◆ Work to complete ◆
Output all records precisely as written.

◆ Entries provided ◆
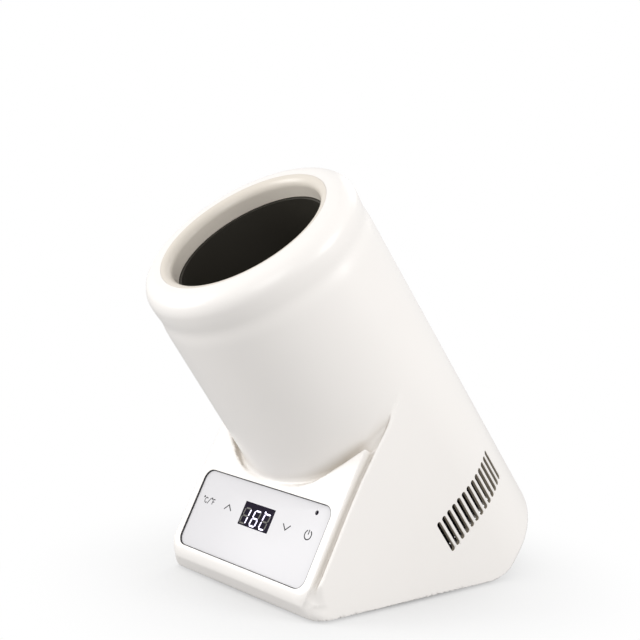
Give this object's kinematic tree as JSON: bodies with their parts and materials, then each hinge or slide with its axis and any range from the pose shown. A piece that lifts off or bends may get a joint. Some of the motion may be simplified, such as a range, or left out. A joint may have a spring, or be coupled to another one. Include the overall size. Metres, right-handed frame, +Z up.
{
  "type": "wine cooler",
  "caption": "Countertop cooler for one wine bottle: a forward-leaning insulated tube on a wedge base with a sloping touch panel, side vents, a Peltier cooling unit and a fan.",
  "frame": {"origin": "centre of the bounding box at the standing surface, under the feet", "axes": "+Z up; the control panel and the leaning mouth face -Y; the power jack is on the +Y side; +X is the right side seen from behind the object, so the viewer facing the panel has +X on the right"},
  "size_m": [0.1458, 0.2712, 0.2551],
  "materials": {
    "casing": "smooth glossy moulded ABS, warm white",
    "liner": "dark anodised, satin",
    "foam_rubber": "matt closed-cell foam rubber",
    "silicone": "matt silicone",
    "foam": "matt insulating foam",
    "thermal_pad": "matt thermal pad",
    "bare_aluminium": "machined",
    "alumina": "matt alumina",
    "pellets": "dull semiconductor",
    "screw_steel": "zinc plated",
    "shaft_steel": "ground",
    "nylon": "natural nylon",
    "anodised_aluminium": "black anodised, satin",
    "black_plastic": "fine-textured black plastic",
    "copper_winding": "enamelled copper",
    "magnet": "ferrite",
    "panel_glass": "glossy back-printed overlay, light cool white",
    "display_black": "dark display window",
    "segment_lit": "lit display segments",
    "segment_unlit": "unlit display segments",
    "indicator": "dark indicator lens",
    "spring_bronze": "spring bronze",
    "circuit_board": "green solder mask",
    "component_black": "moulded component bodies",
    "foot_rubber": "matt rubber",
    "wire_grey": "grey wire insulation",
    "wire_black": "black wire insulation",
    "wire_red": "red wire insulation"
  },
  "bodies": {
    "cooler": {"main_housing": "casing", "rim_collar": "casing", "well_liner": "liner", "liner_gasket": "foam_rubber", "bottle_pad": "silicone", "foam_jacket": "foam", "foam_floor": "foam", "thermal_pad": "thermal_pad", "cold_block": "bare_aluminium", "peltier_cold_plate": "alumina", "peltier_pellets": "pellets", "peltier_hot_plate": "alumina", "peltier_seal": "foam_rubber", "clamp_screws": "screw_steel", "clamp_bushes": "nylon", "heat_sink": "anodised_aluminium", "air_baffle": "black_plastic", "fan_frame": "black_plastic", "fan_stator": "copper_winding", "fan_screws": "screw_steel", "temperature_sensor": "black_plastic", "touch_glass": "panel_glass", "display_module": "display_black", "lit_segments": "segment_lit", "unlit_segments": "segment_unlit", "indicator_led": "indicator", "touch_springs": "spring_bronze", "control_board": "circuit_board", "board_screws": "screw_steel", "power_board": "circuit_board", "power_components": "component_black", "power_board_screws": "screw_steel", "power_jack": "black_plastic", "base_cover": "casing", "base_screws": "screw_steel", "rubber_feet": "foot_rubber", "panel_cable": "wire_grey", "jack_lead": "wire_black", "peltier_leads": "wire_red", "fan_lead": "wire_black", "sensor_lead": "wire_grey"},
    "fan": {"fan_rotor": "black_plastic", "fan_magnet": "magnet", "fan_shaft": "shaft_steel"}
  },
  "joints": [
    {"name": "fan_spin", "type": "hinge", "parent": "cooler", "child": "fan", "pos_m": [0, 0.0543, 0.03775], "axis": [0, -0.6157, 0.788], "continuous": true}
  ]
}
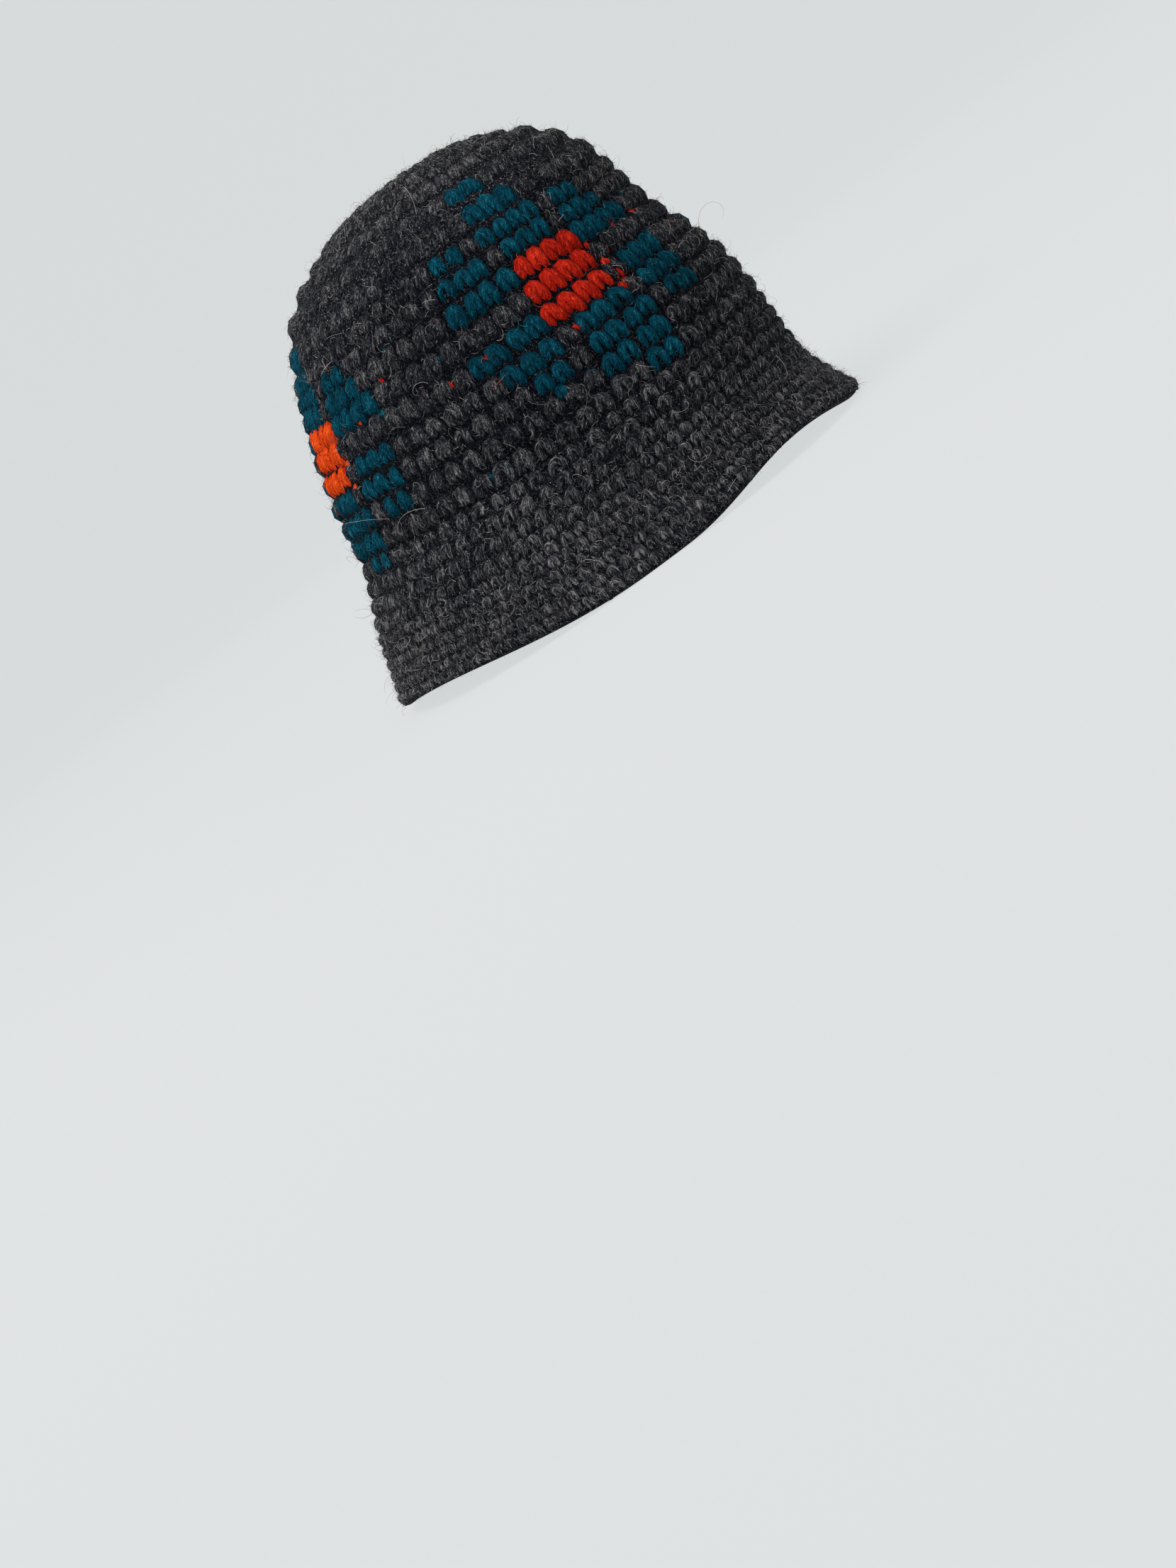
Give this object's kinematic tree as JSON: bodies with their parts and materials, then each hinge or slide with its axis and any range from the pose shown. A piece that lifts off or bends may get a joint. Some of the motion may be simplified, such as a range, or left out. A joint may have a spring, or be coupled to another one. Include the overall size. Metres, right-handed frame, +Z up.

◆ Task solution ◆
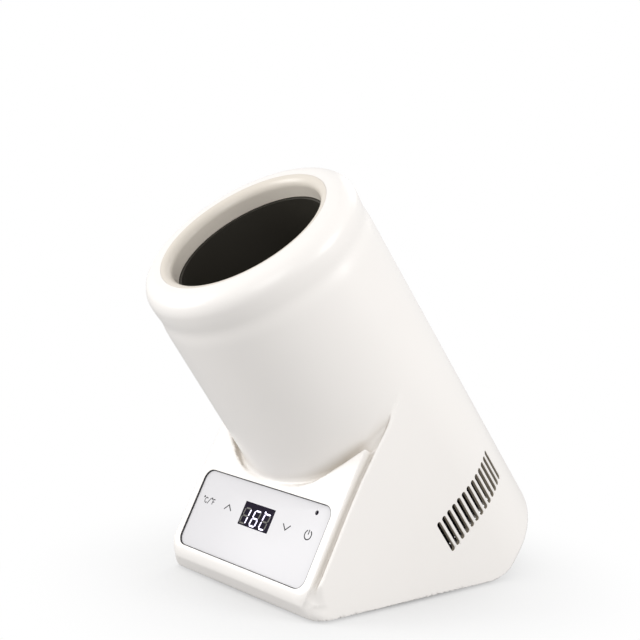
Give this object's kinematic tree as JSON: bodies with their parts and materials, then each hinge or slide with its axis and any range from the pose shown. A piece that lifts off or bends may get a joint. Some of the motion may be simplified, such as a range, or left out. A joint may have a spring, or be coupled to another one. Include the overall size. Metres, right-handed frame, +Z up.
{
  "type": "wine cooler",
  "caption": "Countertop cooler for one wine bottle: a forward-leaning insulated tube on a wedge base with a sloping touch panel, side vents, a Peltier cooling unit and a fan.",
  "frame": {"origin": "centre of the bounding box at the standing surface, under the feet", "axes": "+Z up; the control panel and the leaning mouth face -Y; the power jack is on the +Y side; +X is the right side seen from behind the object, so the viewer facing the panel has +X on the right"},
  "size_m": [0.1458, 0.2712, 0.2551],
  "materials": {
    "casing": "smooth glossy moulded ABS, warm white",
    "liner": "dark anodised, satin",
    "foam_rubber": "matt closed-cell foam rubber",
    "silicone": "matt silicone",
    "foam": "matt insulating foam",
    "thermal_pad": "matt thermal pad",
    "bare_aluminium": "machined",
    "alumina": "matt alumina",
    "pellets": "dull semiconductor",
    "screw_steel": "zinc plated",
    "shaft_steel": "ground",
    "nylon": "natural nylon",
    "anodised_aluminium": "black anodised, satin",
    "black_plastic": "fine-textured black plastic",
    "copper_winding": "enamelled copper",
    "magnet": "ferrite",
    "panel_glass": "glossy back-printed overlay, light cool white",
    "display_black": "dark display window",
    "segment_lit": "lit display segments",
    "segment_unlit": "unlit display segments",
    "indicator": "dark indicator lens",
    "spring_bronze": "spring bronze",
    "circuit_board": "green solder mask",
    "component_black": "moulded component bodies",
    "foot_rubber": "matt rubber",
    "wire_grey": "grey wire insulation",
    "wire_black": "black wire insulation",
    "wire_red": "red wire insulation"
  },
  "bodies": {
    "cooler": {"main_housing": "casing", "rim_collar": "casing", "well_liner": "liner", "liner_gasket": "foam_rubber", "bottle_pad": "silicone", "foam_jacket": "foam", "foam_floor": "foam", "thermal_pad": "thermal_pad", "cold_block": "bare_aluminium", "peltier_cold_plate": "alumina", "peltier_pellets": "pellets", "peltier_hot_plate": "alumina", "peltier_seal": "foam_rubber", "clamp_screws": "screw_steel", "clamp_bushes": "nylon", "heat_sink": "anodised_aluminium", "air_baffle": "black_plastic", "fan_frame": "black_plastic", "fan_stator": "copper_winding", "fan_screws": "screw_steel", "temperature_sensor": "black_plastic", "touch_glass": "panel_glass", "display_module": "display_black", "lit_segments": "segment_lit", "unlit_segments": "segment_unlit", "indicator_led": "indicator", "touch_springs": "spring_bronze", "control_board": "circuit_board", "board_screws": "screw_steel", "power_board": "circuit_board", "power_components": "component_black", "power_board_screws": "screw_steel", "power_jack": "black_plastic", "base_cover": "casing", "base_screws": "screw_steel", "rubber_feet": "foot_rubber", "panel_cable": "wire_grey", "jack_lead": "wire_black", "peltier_leads": "wire_red", "fan_lead": "wire_black", "sensor_lead": "wire_grey"},
    "fan": {"fan_rotor": "black_plastic", "fan_magnet": "magnet", "fan_shaft": "shaft_steel"}
  },
  "joints": [
    {"name": "fan_spin", "type": "hinge", "parent": "cooler", "child": "fan", "pos_m": [0, 0.0543, 0.03775], "axis": [0, -0.6157, 0.788], "continuous": true}
  ]
}
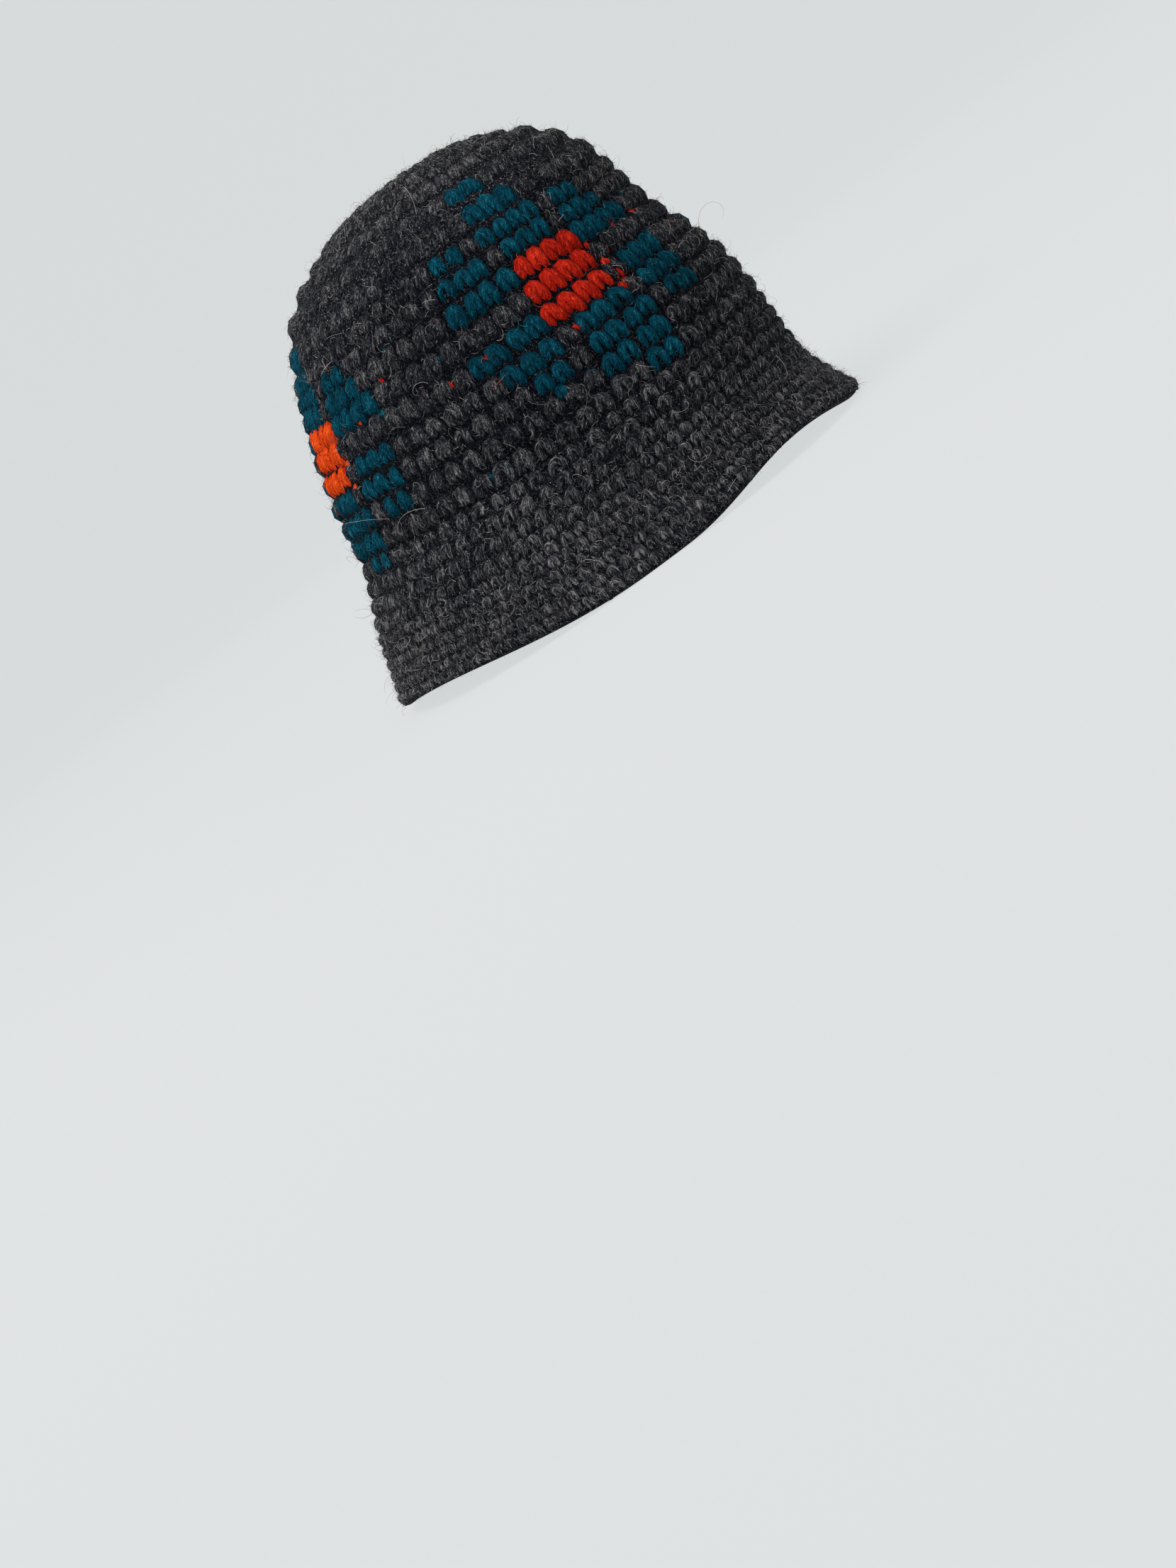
Give this object's kinematic tree as JSON: bodies with their parts and materials, then each hinge or slide with its axis and any range from the pose shown. A piece that lifts off or bends may get a joint. Some of the motion may be simplified, such as a range, or left out. A joint may have a spring, or be coupled to another one. Include the overall size. Metres, right-handed frame, +Z up.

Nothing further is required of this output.